Preview-by-default rule. The skill always deploys as preview unless the user explicitly asks for production. Production deploys use --prod and are gated on explicit user intent.

When to use it

Reach for it when:

  • You want a working preview URL in <90 seconds for review, demo, or handoff
  • The project is already linked to Vercel and a git push should ship it — the skill handles the “ask before push” gate so you don’t accidentally trigger production
  • The project is not linked and you want the link-first flow without manually invoking vercel link
  • You belong to multiple Vercel teams and want the team-selection prompt to be predictable rather than ad-hoc

When not to reach for it:

  • Production deployments where the change needs review or CI verification before going live — deploy via your normal CI/CD pipeline, not this skill
  • Apps that depend on env vars, secrets, or backend infrastructure that aren’t already configured on Vercel — the skill deploys the project as-is; missing secrets surface as runtime errors
  • Codebases on a different host (Cloudflare Pages, Netlify, Render) — the skill is Vercel-specific by design

Install

From the Vercel Labs agent-skills repo. The skill orchestrates Vercel’s CLI, so a working vercel CLI install + auth (vercel login) is required. For the linked-with-git-remote path, the project also needs to be linked (vercel link) and have a git remote pointing somewhere Vercel has a deploy integration with (typically GitHub).

What a session looks like

A typical session has three phases:

  1. State gather. The agent runs the four detection commands. Output dictates the next branch.
  2. Method pick. Based on state: git push (linked + remote), vercel deploy (linked, no remote), or vercel link first (not linked). Multi-team users get one prompt to pick the team.
  3. Deploy. Preview URL surfaces within the response. For git-push paths, the URL comes from vercel ls --format json after a brief sleep 5. For direct-CLI paths, the URL comes back immediately via --no-wait.

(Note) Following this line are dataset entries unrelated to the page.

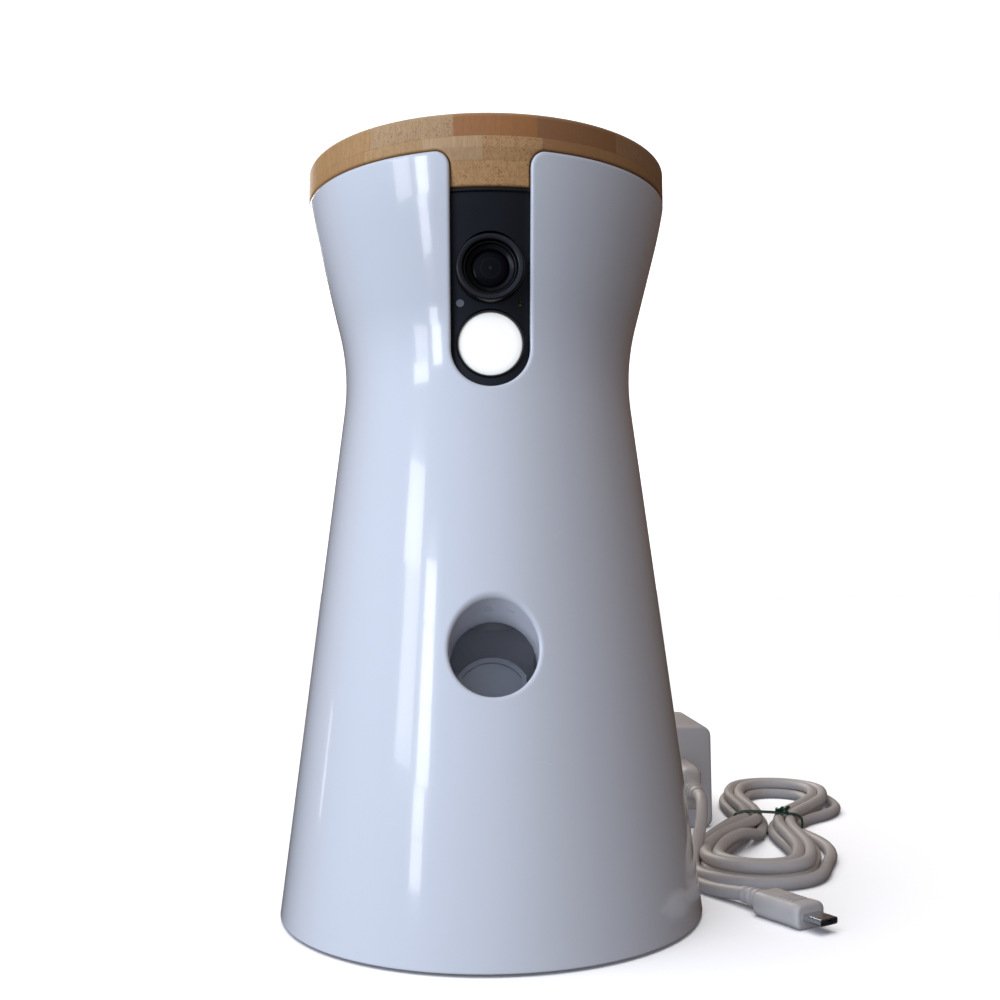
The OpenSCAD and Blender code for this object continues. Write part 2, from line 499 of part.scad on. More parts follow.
// ---- cord -----------------------------------------------------------------
// smooth route through hand-set points, n steps between each two
function cr(p0, p1, p2, p3, t) = 0.5*((2*p1) + (p2 - p0)*t + (2*p0 - 5*p1 + 4*p2 - p3)*t*t + (3*p1 - p0 - 3*p2 + p3)*t*t*t);
function route(p, n) = let (m = len(p) - 1) concat(
    [for (i = [0:m - 1]) for (k = [0:n - 1]) cr(p[max(i - 1, 0)], p[i], p[i + 1], p[min(i + 2, m)], k/n)], [p[m]]);
function unit(v) = v/norm(v);
sides = 10;
function ring(p, t, r) = let (s = unit(cross(t, [0, 0, 1])), u = cross(s, t))
    [for (k = [0:sides - 1]) p + r*(cos(k*360/sides)*s + sin(k*360/sides)*u)];
module tube(pts, r) let (m = len(pts) - 1,
        t = [for (i = [0:m]) unit(pts[min(i + 1, m)] - pts[max(i - 1, 0)])],
        v = [for (i = [0:m]) each ring(pts[i], t[i], r)])
    polyhedron(points = v, faces = concat(
        [[for (k = [0:sides - 1]) k]],
        [for (i = [0:m - 1]) for (k = [0:sides - 1]) let (k2 = (k + 1)%sides, a = i*sides, b = a + sides)
            [a + k, b + k, b + k2, a + k2]],
        [[for (k = [sides - 1:-1:0]) m*sides + k]]));

lead = [[77, 65, 20], [76.6, 56, 19], [74.6, 48, 13.5], [71.4, 41, 7], [69, 34.5, 3.2], [68.6, 28, 2.2], [70.2, 22, 2.1]];
tail = [[93.1, 80.6, 6.2], [85.9, 72.5, 4.9], [79, 64.2, 3.2], [73.2, 55.6, 2.2], [69.6, 48.8, 2.1], [66.2, 41.4, 2.1], [63, 33.6, 2.1], [62.2, 24.4, 2.1], [65.2, 14, 2.1], [69.2, 5.2, 2.3], [73.2, -1.2, 3], [76, -5.4, 3.6]];
loop_near = [[110, 25, 2.1], [114.5, 34, 2.1], [119, 44, 2.1], [121.5, 55, 2.1], [121.5, 66, 2.1], [119.8, 75.5, 2.1], [118.2, 82.1, 2.1]];
loop_inner = [[106.3, 26.6, 2.1], [110.5, 36, 2.1], [114, 46, 2.1], [115.8, 56, 2.1], [116, 67, 2.1], [115.2, 76, 2.1], [114.1, 83.5, 2.1]];
loop_far = [[120.5, 89, 2.1], [123.2, 96, 2.1], [130, 104, 2.1], [140, 113, 2.1], [147, 124, 2.1], [149, 136, 2.1], [148.9, 148, 2.1]];
hank_n = [90, 32]; hank_f = [128, 146];
hank_dir = atan2(hank_f[1] - hank_n[1], hank_f[0] - hank_n[0]);
hank_mid = (hank_n + hank_f)/2;
hank_a = unit(hank_f - hank_n);
hank_b = [hank_a[1], -hank_a[0]];
function hk(s, o) = hank_mid + s*hank_a + o*hank_b;
tie_w = 4; tie_t = 0.7;
module cord_lead() color([0.85, 0.85, 0.87]) tube(route(lead, 2), cord_d/2);
module cord_tail() color([0.85, 0.85, 0.87]) tube(route(tail, 2), cord_d/2);
module cord_loops() color([0.85, 0.85, 0.87]) { tube(route(loop_near, 2), cord_d/2); tube(route(loop_inner, 2), cord_d/2); tube(route(loop_far, 2), cord_d/2); }
module cord_hank() color([0.85, 0.85, 0.87]) difference() {
    linear_extrude(height = hank_h) polygon(concat(
        [for (i = [0:24]) hank_n + 23.7*[cos(hank_dir + 90 + i*7.5), sin(hank_dir + 90 + i*7.5)]],
        [hk(-8, 13), hk(8, 13)],
        [for (i = [0:24]) hank_f + 21.8*[cos(hank_dir - 90 + i*7.5), sin(hank_dir - 90 + i*7.5)]],
        [hk(8, -13), hk(-8, -13)]));
    translate([0, 0, -1]) linear_extrude(height = 1 + tie_t) polygon([hk(-tie_w/2, -20), hk(tie_w/2, -20), hk(tie_w/2, 20), hk(-tie_w/2, 20)]);
    translate([0, 0, hank_h - tie_t]) linear_extrude(height = 2) polygon([hk(-tie_w/2, -20), hk(tie_w/2, -20), hk(tie_w/2, 20), hk(-tie_w/2, 20)]);
    translate([0, 0, -1]) linear_extrude(height = 20) for (s = [-1, 1])
        polygon([hk(-tie_w/2, s*12.4), hk(tie_w/2, s*12.4), hk(tie_w/2, s*20), hk(-tie_w/2, s*20)]);
}
module cord_tie() color([0.1, 0.3, 0.2]) {
    difference() {
        linear_extrude(height = hank_h) polygon([hk(-tie_w/2, -13.1), hk(tie_w/2, -13.1), hk(tie_w/2, 13.1), hk(-tie_w/2, 13.1)]);
        translate([0, 0, tie_t]) linear_extrude(height = hank_h - 2*tie_t) polygon([hk(-tie_w, -12.4), hk(tie_w, -12.4), hk(tie_w, 12.4), hk(-tie_w, 12.4)]);
    }
    translate([0, 0, hank_h - 0.1]) linear_extrude(height = 2.4) polygon([hk(-1.2, -6), hk(1.2, -6), hk(1.2, 8), hk(-1.2, 8)]);
}
mp = [76, -5.4];               // where the cord enters the small plug
mp_a = -60;                    // its heading on the floor
module on_plug() translate([mp[0], mp[1], 3.6]) rotate(mp_a) rotate([90, 0, 90]) children();
module micro_usb_plug() color([0.85, 0.85, 0.87]) {
    on_plug() cylinder(r1 = 2.3, r2 = 3, h = 9, $fn = 48);
    on_plug() translate([0, 0, 9]) linear_extrude(height = 18) rr(11, 7, 2.2);
}
module micro_usb_tip() color([0.75, 0.75, 0.77]) difference() {
    on_plug() translate([0, 0, 27]) linear_extrude(height = 6.5) rr(6.8, 1.9, 0.6);
    on_plug() translate([0, 0, 28]) linear_extrude(height = 6.5) rr(6.2, 1.3, 0.4);
}

outer_shell();
treat_tube();
base_plate();
foot_ring();
light_ring();
ballast();
inner_frame();
hopper();
hopper_rotor();
rotor_motor();
treat_chute();
launcher_frame();
paddle();
paddle_pin();
sector_gear();
launch_spring();
wind_gear();
gear_axle();
motor_pinion();
launcher_motor();
gear_cover();
camera_panel();
lens_bezel();
lens_ring();
lens_glass();
lens_barrel();
camera_board();
sensor_bezel();
sensor_window();
light_sensor();
microphone();
main_board();
shield_can();
translate([0, 38, grille_z]) rotate(180) speaker();
usb_socket();
reset_button();
reset_switch();
lid_wood();
lid_insert();
lid_seal();
lid_screws();
base_screws();
hopper_screws();
adapter_case();
adapter_cover();
adapter_prongs();
adapter_port();
usb_a_shell();
usb_a_plug();
cord_lead();
cord_hank();
cord_loops();
cord_tail();
cord_tie();
micro_usb_plug();
micro_usb_tip();
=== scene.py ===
import bpy
import json
import math
import random
import numpy as np
from mathutils import Matrix, Vector
from mathutils.geometry import delaunay_2d_cdt


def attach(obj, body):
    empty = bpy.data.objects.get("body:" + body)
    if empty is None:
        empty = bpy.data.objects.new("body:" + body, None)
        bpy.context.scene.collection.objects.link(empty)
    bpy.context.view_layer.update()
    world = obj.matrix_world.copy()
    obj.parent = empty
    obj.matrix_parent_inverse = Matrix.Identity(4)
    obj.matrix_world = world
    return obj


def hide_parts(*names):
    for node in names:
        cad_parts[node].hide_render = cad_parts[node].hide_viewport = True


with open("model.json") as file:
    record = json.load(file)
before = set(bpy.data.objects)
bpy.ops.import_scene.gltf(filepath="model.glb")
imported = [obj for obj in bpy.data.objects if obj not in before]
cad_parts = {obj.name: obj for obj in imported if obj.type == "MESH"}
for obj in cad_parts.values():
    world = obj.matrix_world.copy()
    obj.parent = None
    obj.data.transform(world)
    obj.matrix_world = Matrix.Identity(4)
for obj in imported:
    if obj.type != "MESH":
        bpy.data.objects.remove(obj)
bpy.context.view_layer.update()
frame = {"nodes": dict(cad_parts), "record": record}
nodes = frame["nodes"]
MM = 0.001
sin, cos, pi = math.sin, math.cos, math.pi
rad = math.radians

# ---- camera ------------------------------------------------------------------
cam_data = bpy.data.cameras.new("camera")
cam_data.sensor_width = 36
cam_data.lens = 40.4
cam_data.clip_start = 0.02
cam_data.clip_end = 50
cam = bpy.data.objects.new("camera", cam_data)
bpy.context.scene.collection.objects.link(cam)
cam.matrix_world = (Matrix.Translation((-0.0073, -0.350, 0.099)) @ Matrix.Rotation(-0.031, 4, "Z")
                    @ Matrix.Rotation(pi/2 + 0.0707, 4, "X") @ Matrix.Rotation(-0.0085, 4, "Z"))
bpy.context.scene.camera = cam


# ---- mesh helpers --------------------------------------------------------------
def link(name, mesh, mat=None):
    o = bpy.data.objects.new(name, mesh)
    bpy.context.scene.collection.objects.link(o)
    if mat is not None:
        mesh.materials.append(mat)
    return o


def make(name, verts, faces, mat=None, normals=None, sharp=None):
    """Mesh object from points in millimetres."""
    m = bpy.data.meshes.new(name)
    m.from_pydata([tuple(float(c)*MM for c in v) for v in verts], [], [tuple(int(i) for i in f) for f in faces])
    m.validate()
    m.update()
    for p in m.polygons:
        p.use_smooth = True
    if sharp is not None:
        m.set_sharp_from_angle(angle=rad(sharp))
    if normals is not None:
        m.normals_split_custom_set_from_vertices([tuple(float(c) for c in n) for n in normals])
    return link(name, m, mat)


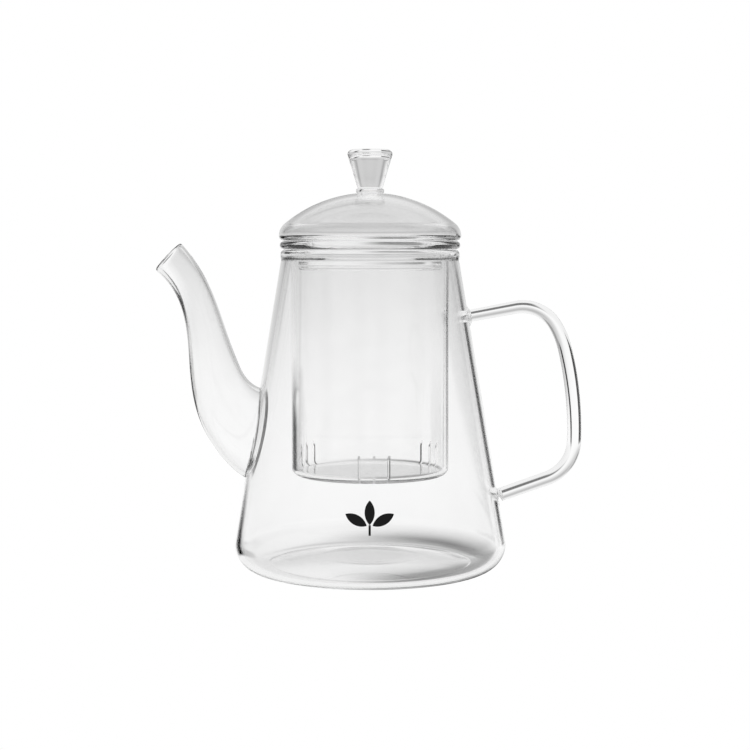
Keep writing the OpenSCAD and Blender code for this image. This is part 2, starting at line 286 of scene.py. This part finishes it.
spout = {"wall": 1.6, "pinch": 0.26, "lip": 0.014, "reach": 0.62, "bite": 1.2,
         "under": [(-98.4, 138.5), (-75.2, 118.1), (-92.1, 86.1), (-74.2, 59.2)],
         "over": [(-87, 151), (-71, 133), (-70, 116.2), (-60.6, 94.2)],
         "rootZ": 63.4, "rootHalfHeight": 21, "rootHalfWidth": 14.5, "sides": 96, "steps": 64}
around = np.arange(spout["sides"]) * 2 * math.pi / spout["sides"]


def holeLoop(x, size):
    # Ring of the hole through the wall, an ellipse seen along X, at one x and a share of its size
    halfY = (spout["rootHalfWidth"] - spout["wall"] - hairline) * size
    halfZ = (spout["rootHalfHeight"] - spout["wall"] - hairline) * size
    return np.stack([np.full_like(around, x), halfY * np.sin(around),
                     spout["rootZ"] + halfZ * np.cos(around)], axis=-1)[None]


def bezier(points, t):
    # Cubic curve: each control point weighs by its Bernstein polynomial
    p = np.asarray(points, float)
    t = np.asarray(t, float)[:, None]
    return (1 - t) ** 3 * p[0] + 3 * t * (1 - t) ** 2 * p[1] + 3 * t * t * (1 - t) * p[2] + t ** 3 * p[3]


def spoutRings(t, depth):
    # Ring at t: centred between the two side curves, as tall as the gap between them and a
    # little narrower towards the root, set in from the outer face by a depth
    low, high = bezier(spout["under"], t), bezier(spout["over"], t)
    half = np.linalg.norm(high - low, axis=1)[:, None] / 2
    up = (high - low) / (2 * half)
    middle = (low + high) / 2
    depth = np.broadcast_to(depth, half.shape[:1])[:, None]
    tall = half - depth
    wide = half * (1 - spout["pinch"] * np.asarray(t)[:, None] ** 2) - depth
    x = middle[:, :1] + up[:, :1] * tall * np.cos(around)
    z = middle[:, 1:] + up[:, 1:] * tall * np.cos(around)
    return np.stack([x, wide * np.sin(around), z], axis=-1)


def rootRing(depth):
    # Ring on the pot's wall: an ellipse seen along X, laid on the cone
    y = (spout["rootHalfWidth"] - depth) * np.sin(around)
    z = spout["rootZ"] + (spout["rootHalfHeight"] - depth) * np.cos(around)
    return np.stack([-np.sqrt(wallR(z) ** 2 - y ** 2), y, z], axis=-1)


def flareRings(u, depth):
    # Each point runs straight on from the spout and then turns to the wall: a quadratic curve
    # from the spout's last ring to the root ring
    start = spoutRings([1.0], depth)[0]
    before = spoutRings([0.98], depth)[0]
    end = rootRing(depth)
    ahead = (start - before) / np.linalg.norm(start - before, axis=1)[:, None]
    turn = start + ahead * np.linalg.norm(end - start, axis=1)[:, None] * spout["reach"]
    u = np.asarray(u)[:, None, None]
    return (1 - u) ** 2 * start + 2 * u * (1 - u) * turn + u * u * end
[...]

The discipline that makes it work: the state check is upfront and exhaustive, so the deploy method is never guessed. The preview-by-default rule guards against accidental production pushes — even on a main branch, the skill stays in preview unless the user explicitly elevates.

Receipts

Where it works well:

  • Quick demo handoffs: a working preview URL in under 90 seconds for any framework Vercel auto-detects (Next.js, Remix, Astro, SvelteKit, etc.)
  • Onboarding fresh projects: the vercel link → deploy chain is one skill activation instead of a manual CLI tutorial
  • Multi-team accounts: the team selection prompt is consistent and uses --scope correctly across deploy / link / inspect

Where it backfires:

  • Apps with env vars or secrets that aren’t already configured on Vercel deploy as broken — the skill doesn’t carry secrets over and doesn’t error-out gracefully; missing env vars surface as runtime errors
  • The preview-by-default rule is a feature, not a bug, but a user expecting “deploy = production” needs to know to add --prod (or say “deploy to production”)
  • The earlier “claimable ownership” flow that this skill used to be famous for (anonymous deploy URL → transfer to a Vercel account later) is no longer the primary path in v3.0.0 — that workflow has been deprioritised in favour of the link-first / git-push pattern

Pattern that works: if the goal is preview / demo / handoff (most common case), let the skill route through git push when the project is linked and you have a remote — that’s the cleanest path and matches the long-term setup Vercel’s own docs recommend.

Source and attribution

From the Vercel Labs agent-skills repository. Maintained by Vercel Labs. Current upstream version: v3.0.0.

License: MIT.

For the canonical SKILL.md, the full step-by-step deploy table, and any updates, defer to the source repo.